FUROR UTERINO

FUROR UTERINO


Seu apelido era furor uterino. Numa tabuleta dependurada na porta de seu quarto havia a seguinte inscrição: Matadouro.
Suzana era uma pessoa legal, que gostava de namorar e mais ainda de sexo. E passava como um trator por cima das convenções. Casou, separou e não quis mais arriscar.
            - Meu negócio agora é me fartar de namorar.
            E danou de namorar.
 Aos 32 anos teve quistos no ovário e se submeteu a uma operação para tirá-los. Aquilo mexeu com a cabeça dela.
            - Não vou poder ter filhos. Que merda.
            Ficou um tempo sem namorar e com medo de fazer sexo.
- Tenho medo que doa.
- Não vai doer. Te asseguro, afiançou o médico.
Não resistiu muito tempo ao charme do Júlio, o bonitão da rede de vôlei, que ficava sempre azarando ela na praia. Namoraram e ficaram juntos, por um bom tempo.
            - Mas sem compromisso sério, Júlio.
            Alguns anos depois, surgiu um incômodo no intestino. Ela sentia dores, todas as vezes que ia ao banheiro. Mas levava com a barriga. Quando as dores se intensificaram foi ao médico. Câncer no intestino.
            Desmoronou. Não estava preparada para uma segunda operaçãoNão houve jeito. Entrou na faca e a operação foi um sucesso, e o médico foi enfático ao dizer que o mal tinha sido extirpado pela raiz. Suzana se recuperou bem, mas não tinha ânimo para voltar a namorar. Retomou sua vida social por insistência dos amigos; boate, barzinhos e pequenas viagens pelo Brasil. Quando conheceu Afonso sentiu a velha animação voltar.
            - É com esse que vou tirar o atraso.
            Não contava com a vergonha repentina em relação ao próprio corpo. Olhou-se no espelho e se espantou com o que viu. Era um corpo desconhecido, ainda que tão familiar.

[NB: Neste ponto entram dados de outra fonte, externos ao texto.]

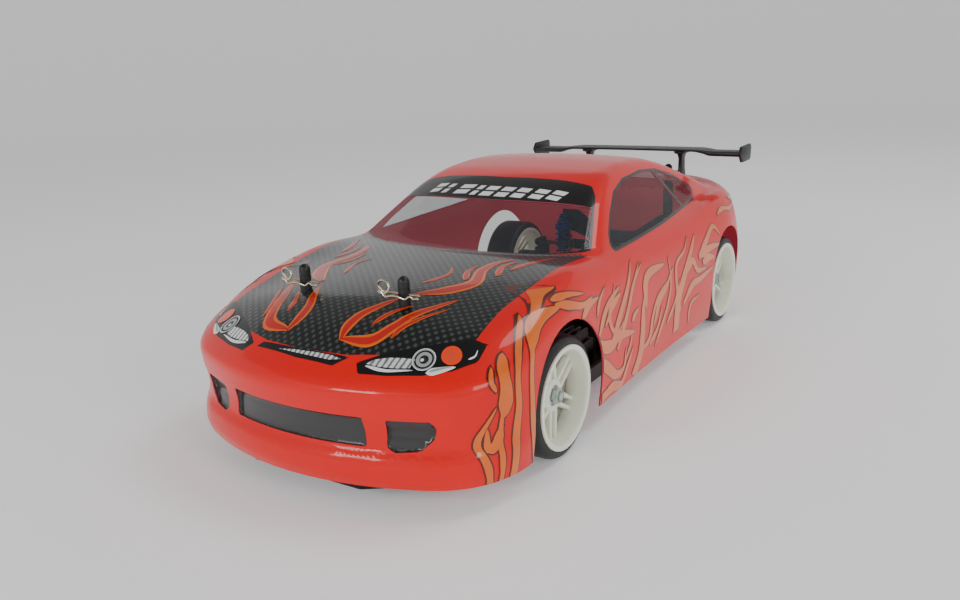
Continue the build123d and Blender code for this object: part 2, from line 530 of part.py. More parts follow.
# Lines of the body at its standard size: heights and half widths by the distance behind the middle.
DECK = curve((-232, 62), (-224, 66.5), (-214, 72), (-200, 79), (-176, 87), (-140, 91.5), (-96, 94.5),
             (-60, 95), (60, 95), (120, 96.5), (160, 98), (190, 101), (206, 101))
CROWN = curve((-232, 5), (-180, 5.3), (-140, 3.4), (-96, 1.8), (-60, 2.2), (205, 2.5))
FENDER = curve((-232, 0), (-190, 0.5), (-150, 1.5), (-120, 1.5), (-70, 0), (-20, -1), (60, 0), (110, 1.5),
               (140, 2), (180, 0), (205, -2))
HALF_WIDTH = curve((-232, 97), (-180, 98.5), (-130, 100), (-85, 98), (0, 96.5), (85, 98.5), (130, 100),
                   (150, 98.5), (180, 90.5), (206, 82))
TUCK = curve((0, 3.2), (14, 2), (30, 0.4), (45, 0), (60, 0.8), (75, 3), (90, 7.5), (105, 13))
NOSE = curve((8, -229), (20, -231.5), (40, -231), (58, -230), (66, -224), (72, -215), (85, -200), (100, -180))
ROOF = curve((-60, 113), (-37, 121.5), (-20, 126.3), (0, 129.8), (30, 131.8), (60, 130.6), (90, 126),
             (115, 119), (160, 106))
TAIL = 204.0
STANDARD = (200.0, 260.0, 131.0)      # width, wheelbase and height that the lines are drawn for


def blend(a, b, radius):
    """The larger of two values, rounded where they cross."""
    soft = 1.16 * radius
    h = min(max(0.5 + 0.5 * (a - b) / soft, 0.0), 1.0)
    return b * (1 - h) + a * h + soft * h * (1 - h)


def outside(x, y, z):
    """How far a point lies outside the body's skin, in millimetres; negative inside."""
    x = abs(x) * STANDARD[0] / BODY_WIDTH
    y = (y - MIDDLE_Y) * STANDARD[1] / WHEELBASE
    z = z * STANDARD[2] / BODY_HEIGHT
    side = x - (HALF_WIDTH(y) - TUCK(z))
    top = z - (DECK(y) - CROWN(y) * (x / 60) ** 2 + FENDER(y) * exp(-(((x - 84) / 14) ** 2)))
    ends = blend(0.95 * (NOSE(z) + 0.0031 * x**2 - y), y - (TAIL - 0.0016 * x**2), 5)
    lower = blend(blend(side, ends, 24), 0.95 * top, 8)
    glass_side = x - (85 - 0.65 * (z - 91) - 0.00042 * (y - 5) ** 2)
    screen = -95.5 + 1.97 * (z - 93) + 27 * (x / 77.5) ** 2.4 - y
    rear_glass = y - (172 - 2.75 * (z - 98) - 0.0022 * x**2)
    cabin = blend(0.84 * glass_side, blend(0.45 * screen, 0.34 * rear_glass, 3), 5)
    cabin = blend(cabin, z - (ROOF(y) - 1.5 * (x / 50) ** 2), 6)
    cabin = blend(cabin, 86 - z, 2)
    return -blend(-lower, -cabin, 3)


def skin_distance(at, near, far, level):
    """Where the skin, or the surface level mm inside it, is crossed between near and far along at(t)."""
    for _ in range(34):
        middle = (near + far) / 2
        if outside(*at(middle)) < -level:
            near = middle
        else:
            far = middle
    return near


HEART_Z = 50.0 * BODY_HEIGHT / STANDARD[2]
SECTION_POINTS = 15


def section(y, level, floor):
    """Half outline of the body at y, from the skirt's edge at the floor up to the centre line."""
    edge = skin_distance(lambda t: (t, y, floor), 0, BODY_WIDTH, level)
    start = Vector(edge, floor - HEART_Z).get_angle(Vector(0, 1)) * pi / 180
    points = []
    for i in range(SECTION_POINTS):
        angle = start * (1 - i / (SECTION_POINTS - 1))
        reach = skin_distance(lambda t: (t * sin(angle), y, HEART_Z + t * cos(angle)), 0, BODY_WIDTH, level)
        points.append((reach * sin(angle), HEART_Z + reach * cos(angle)))
    return points


def body_solid(stations, level, floor, bottom):
    """A solid lofted through sections of the skin; its flat underside is at bottom."""
    with BuildPart() as solid:
        for y in stations:
            half = section(y, level, floor)
            with BuildSketch(Plane.XZ.offset(-y)):
                with BuildLine():
                    Spline(*[(x, z) for x, z in half], *[(-x, z) for x, z in reversed(half[:-1])])
                    Polyline((-half[0][0], floor), (-half[0][0], bottom), (half[0][0], bottom), (half[0][0], floor))
                make_face()
        loft(ruled=True)
    return solid.part


def body_y(value):
    """A place along the body, from its distance behind the middle at standard size."""
    return MIDDLE_Y + value * WHEELBASE / STANDARD[1]


STATIONS = (-230.4, -228, -223, -215, -204, -190, -172, -150, -125, -105, -94, -86, -76, -64, -50, -36, -18,
            8, 40, 70, 96, 118, 136, 154, 168, 182, 195, 203.4)
outer_stations = [body_y(s) for s in STATIONS]
inner_stations = [outer_stations[0] + SHELL_WALL + 0.3] + outer_stations[1:-1] + [outer_stations[-1] - SHELL_WALL]
outer_solid = body_solid(outer_stations, 0.0, SKIRT_Z + 1, SKIRT_Z)
inner_solid = body_solid(inner_stations, SHELL_WALL, SKIRT_Z + 1, SKIRT_Z - 6)

post_places = [(side * half, FRONT_AXLE_Y - ahead) for half, ahead in (FRONT_POST,) for side in (1, -1)]
rear_post_places = [(side * half, REAR_AXLE_Y + behind) for half, behind in (REAR_POST,) for side in (1, -1)]

with BuildPart() as whole_shell:
    add(outer_solid)
    add(inner_solid, mode=Mode.SUBTRACT)
    for axle_y in (FRONT_AXLE_Y, REAR_AXLE_Y):
        rod_x(ARCH_RADIUS, -BODY_WIDTH, BODY_WIDTH, y=axle_y, z=ARCH_Z, mode=Mode.SUBTRACT)
        block(-BODY_WIDTH, BODY_WIDTH, axle_y - ARCH_RADIUS, axle_y + ARCH_RADIUS, 0, ARCH_Z, mode=Mode.SUBTRACT)
    for x, y in post_places + rear_post_places:
        rod_z(POST_RADIUS + POST_HOLE_CLEARANCE, FRONT_COLLAR_Z - 10, BODY_HEIGHT, x=x, y=y, mode=Mode.SUBTRACT)


def wide(value):
    """A half width on the body, from its standard size."""
    return value * BODY_WIDTH / STANDARD[0]


def high(value):
    """A height on the body, from its standard size."""
    return value * BODY_HEIGHT / STANDARD[2]


side_glass = [(-43, 92.5), (103, 96.5), (114, 102), (92, 112), (66, 119.5), (42, 121.5), (10, 119.5), (-24, 107)]
screen_glass = [(0, -91), (40, -87), (60, -79), (73, -66), (56, -28), (30, -36), (0, -38)]
rear_glass = [(0, 98), (28, 97), (50, 95), (58, 120), (62, 150), (40, 160), (0, 163)]


def glass_cutters():
    """Prisms that outline the windscreen, the rear window and the side windows."""
    with BuildPart() as cutters:
        with BuildSketch(Plane.YZ.offset(-wide(100))):
            with BuildLine():
                Polyline(*[(body_y(y), high(z)) for y, z in side_glass], close=True)
            make_face()
        extrude(amount=wide(200))
        for outline in (screen_glass, rear_glass):
            mirrored = outline + [(-x, y) for x, y in reversed(outline) if x > 0]
            with BuildSketch(Plane.XY.offset(high(86))):
                with BuildLine():
                    Polyline(*[(wide(x), body_y(y)) for x, y in mirrored], close=True)
                make_face()
            extrude(amount=high(50))
    return cutters.part


cutters = glass_cutters()
with BuildPart() as body_shell:
    add(whole_shell.part)
    add(cutters, mode=Mode.SUBTRACT)
keep(body_shell.part, "body_shell")

with BuildPart() as windows:
    add(whole_shell.part)
    add(cutters, mode=Mode.INTERSECT)
keep(windows.part, "windows")

# ---------------------------------------------------------------- body posts and clips
posts = [(place, FRONT_COLLAR_Z, FRONT_POST_TOP, FRONT_CLIP_Z) for place in post_places]
posts += [(place, REAR_COLLAR_Z, REAR_POST_TOP, REAR_CLIP_Z) for place in rear_post_places]

with BuildPart() as body_posts:
    for (x, y), collar_z, top, clip_z in posts:
        rod_z(POST_COLLAR, PLATE_TOP, collar_z, x=x, y=y)
        rod_z(POST_RADIUS, collar_z, top, x=x, y=y)
        rod_x(CLIP_WIRE + 0.2, x - POST_COLLAR, x + POST_COLLAR, y=y, z=clip_z, mode=Mode.SUBTRACT)
keep(body_posts.part, "body_posts")

with BuildPart() as body_clips:
    for (x, y), collar_z, top, clip_z in posts:
        rod_x(CLIP_WIRE, x - CLIP_LEG, x + CLIP_LEG, y=y, z=clip_z)
        with BuildSketch(Plane.XZ.offset(-y)) as wire_end:
            with Locations((x - CLIP_LEG * (1 if x > 0 else -1), clip_z + CLIP_LOOP)):
                Circle(CLIP_LOOP + CLIP_FLAT)
                Circle(CLIP_LOOP - CLIP_FLAT, mode=Mode.SUBTRACT)
        extrude(amount=CLIP_FLAT, both=True)
keep(body_clips.part, "body_clips")

# ---------------------------------------------------------------- rear wing
wing_y = REAR_AXLE_Y + WING_Y
with BuildPart() as rear_wing:
    with BuildSketch(Plane.YZ.offset(-WING_HALF_SPAN)):
        with BuildLine():
            Spline((wing_y - WING_CHORD / 2, WING_Z), (wing_y, WING_Z + 1.8), (wing_y + WING_CHORD / 2, WING_Z + 2.5))
            Polyline((wing_y + WING_CHORD / 2, WING_Z + 2.5), (wing_y + WING_CHORD / 2, WING_Z + 1.3),
                     (wing_y, WING_Z - 1.0), (wing_y - WING_CHORD / 2, WING_Z - 1.4),
                     (wing_y - WING_CHORD / 2, WING_Z))
        make_face()
    extrude(amount=2 * WING_HALF_SPAN)
    for side in (1, -1):
        block(side * WING_HALF_SPAN - 1.0, side * WING_HALF_SPAN + 1.0, wing_y - 15, wing_y + 15,
              WING_Z - 7, WING_Z + 5)
        block(side * WING_STAY_X - 1.6, side * WING_STAY_X + 1.6, wing_y - 10, wing_y + 4,
              WING_STAY_FOOT, WING_Z)
keep(rear_wing.part, "rear_wing")
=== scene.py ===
from math import cos, pi, radians, sin

import bmesh
import bpy
import numpy as np
from mathutils import Matrix, Vector


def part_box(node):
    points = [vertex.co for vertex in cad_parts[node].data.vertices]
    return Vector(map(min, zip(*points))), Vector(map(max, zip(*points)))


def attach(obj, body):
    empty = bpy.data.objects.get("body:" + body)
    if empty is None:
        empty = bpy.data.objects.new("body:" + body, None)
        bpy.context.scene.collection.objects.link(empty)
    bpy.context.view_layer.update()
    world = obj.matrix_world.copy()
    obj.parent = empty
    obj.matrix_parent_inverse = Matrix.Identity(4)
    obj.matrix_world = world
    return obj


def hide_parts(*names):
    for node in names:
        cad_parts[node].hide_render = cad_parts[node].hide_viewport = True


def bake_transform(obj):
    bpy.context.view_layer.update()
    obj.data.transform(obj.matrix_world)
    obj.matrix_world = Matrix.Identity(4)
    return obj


# Electric 1:10 drift car: painted coupe shell, carbon bonnet film, flame stickers, white dish wheels.
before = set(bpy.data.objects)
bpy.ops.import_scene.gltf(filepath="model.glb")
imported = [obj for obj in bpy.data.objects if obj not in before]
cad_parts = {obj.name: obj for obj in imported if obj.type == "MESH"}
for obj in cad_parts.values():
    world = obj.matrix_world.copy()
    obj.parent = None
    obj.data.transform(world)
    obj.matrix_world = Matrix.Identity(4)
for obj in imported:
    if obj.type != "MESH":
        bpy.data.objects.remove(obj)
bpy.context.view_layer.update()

MM = 0.001

# ================================================================ camera
# The camera stands ahead of the car's left front corner, a little above the roof, and leans slightly.
CAMERA_PLACE = (0.2813, -0.49613, 0.19944)       # from the middle of the wheelbase
CAMERA_AZIMUTH, CAMERA_ELEVATION, CAMERA_ROLL = 32.74, 15.66, -2.28
CAMERA_LENS = 32.65


def axle_place(corner):
    """The middle of a tyre, in millimetres."""
    low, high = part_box(corner + "_tyre")
    return (low + high) / 2 / MM


FRONT_AXLE = axle_place("front_left").y
REAR_AXLE = axle_place("rear_left").y
MIDDLE = (FRONT_AXLE + REAR_AXLE) / 2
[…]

            Afonso era indiferente à problemática enfrentada por Suzana. Atraído pela doçura e encanto dela, apaixonou-se. Ele tinha sido casado por 30 anos, possuía duas filhas casadas e o primeiro neto estava a caminho. Gostava do casamento e queria se casar de novo. Quando conheceu Suzana, sentiu que a química foi recíproca e que o seu sonho podia se tornar realidade. Afinal, dos dois eram pessoas maduras, com suas estórias, sucessos e fracassos. Quando estavam juntos, o mundo parava naquele minuto mágico que os apaixonados percebem. Descobriu na mulher um humor e um otimismo que o ajudavam a transpor os limites de seu mundo limitado. Suzana o fazia ver o mundo com outros olhos. Queria tanto aquela mulher. Sentia que os sentimentos dela eram conflitantes, e não entendia porque ela não confiava nele.
            - Fala Suzana, talvez eu possa lhe ajudar.
            Suzana calava.
            Custaram a fazer amor.  No dia em que ela se decidiu, se armou de mil artimanhas para esconder sua nudez, que não pode usufruir do sexo tanto como gostaria. Afonso percebeu, mas não se importou. Abraçava-a com força e lhe dizia de seu amor.
            Suzana não esperava que o câncer retomasse. Um dia, no banheiro, sentiu uma pontada aguda na barriga. Evacuou sangue. Desta vez foi mais sério. O câncer voltou. Sua vida agora tinha prazo de validade. Afonso fez absoluta questão de ficar ao seu lado.
            Suzana aceitou com uma condição: mudar a tabuleta dependurada na porta de seu quarto. Afonso e Suzana, amor eterno.